Ke depan kira-kira seperti apa kalau tidak cepat bakal ketinggalan karena waktunya sampai pertengahan Mei. Kira-kira rumusan yang terbayang dari Anda seperti apa?
“Rumusannya ya memang harus belajar dari koalisi yang terbangun lalu sangat gemuk, pelangi, transaksional, sifatnya sumbu pendek sementara. Setelah itu jalan masing masing dan akhirnya juga seperti ini masing-masing, bahkan kita tidak mendengar lagi setgab kemana itu sudah lama. Kita harapkan koalisi yang tidak seperti itu terjadi saat ini, semua partai didorong untuk melakukan satu koalisi yang relatif lebih terhormat. Dengan demikian memang nomor satu chemistry masing-masing nyambung dulu, karena ini Indonesia jadi profesional iya tapi lebih pada personal di pucuk pimpinan itu ketemu.”
“Kalau sudah ketemu di pucuk pimpinannya chemistry nyambung, lalu mendekatkan atau memperpendek perbedaan visi misi programnya. Jangan sampai memperbesar perbedaan, kalau sudah yang intinya ini harus konek dengan tujuan kepentingan nasional kita apa ya sudah mau mencerdaskan dan mensejahterakan masyarakat ya itu mulai di-breakdown bersama.”
Pergerakan dari Golkar dan Gerindra Anda melihat apakah agak lambat dalam mencari mitra?

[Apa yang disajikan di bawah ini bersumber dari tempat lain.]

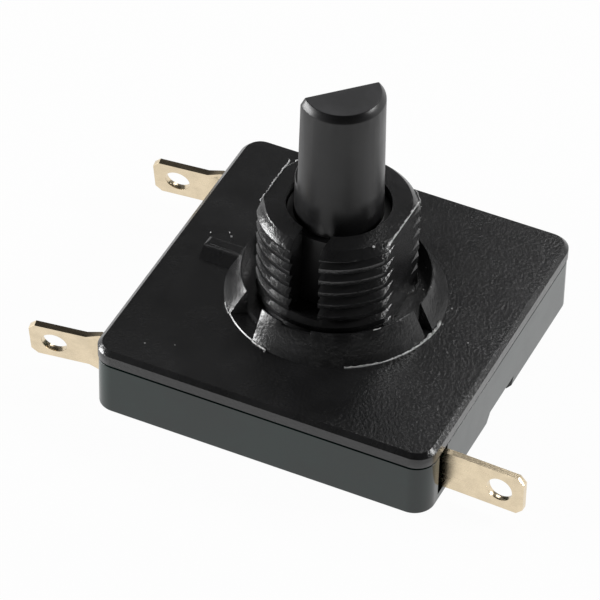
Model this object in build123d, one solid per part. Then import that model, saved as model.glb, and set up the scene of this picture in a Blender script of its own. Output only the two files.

“Kalau Gerindra sudah selesai ya di internalnya. Maksud saya tidak ada friksi, tidak ada faksi-faksi mengerucut yaitu satu Prabowo definitif. Tapi partai seperti Golkar ini masih harus menanggapi di internalnya, merespon dulu kemungkinan kecenderungan akan muncul capres atau cawapres.”
“Bahkan lebih dari satu kemungkinan Jusuf Kalla yang melesat, bahkan yang terakhir ini ada deklarasi dari cawapres untuk Akbar Tandjung. Berarti diselesaikan dulu internal atau memang mungkin pengalaman pemilu 2004 akan terjadi lagi terhadap Golkar akan melesatnya calon-calon dari kadernya ini. Memang Golkar kelihatannya kubu mayoritasnya tetap pada ARB (Aburizal Bakrie).”
Meski terlihat ada tiga poros kekuatan misalnya PDIP, Golkar, dan Gerindra tapi Demokrat juga mendapat suara tertinggi urutan keempat. Bagaimana Anda melihatnya?
“Kalau Demokrat mungkin tidak akan mencalonkan. Satu konvensinya juga belum selesai, didera kasus-kasus yang lalu itu mungkin sebagai partai penguasa tentunya sorotan itu sangat tajam dan ini tidak menguntungkan kalau dia leading untuk membangun satu koalisi baru.”
“Saya melihatnya justru dia sedang memilih antara Gerindra dan Golkar, tidak tertutup kemungkinan bisa jadi ke Gerindra. Meskipun chemistry lebih nyambung ke Golkar tapi ada perhitungan politik yang mungkin bisa jadi tidak menguntungkan Demokrat. Kelihatannya dengan PAN sudah terjalin komunikasi yang lebih baik Gerindra, Golkaritu mau mengambil siapa lagi kalau PKB condong ke PDIP. Ini akan menjadi satu koalisi yang solid karena basis massanya terukur."
“Katakanlah Nasdem mengambil infrastrukturnya Golkar dengan mendapatkan 5-6 persen. Berarti infrastruktur politiknya diambil sudah, tapi massa cair mereka dibanding dengan PKB yang bisa dimainkan mood politik dari grass root itu antusiasme mereka kembali ke kandang PKB selesai kalau orang-orang muda. Cuma ini semacam kehendak dari pemilih muda kalau mau didengarkan ini jumlahnya besar 53 juta. Kalau mau didengarkan ya kasih kita calon-calon dwi tunggal yang fresh from the oven.”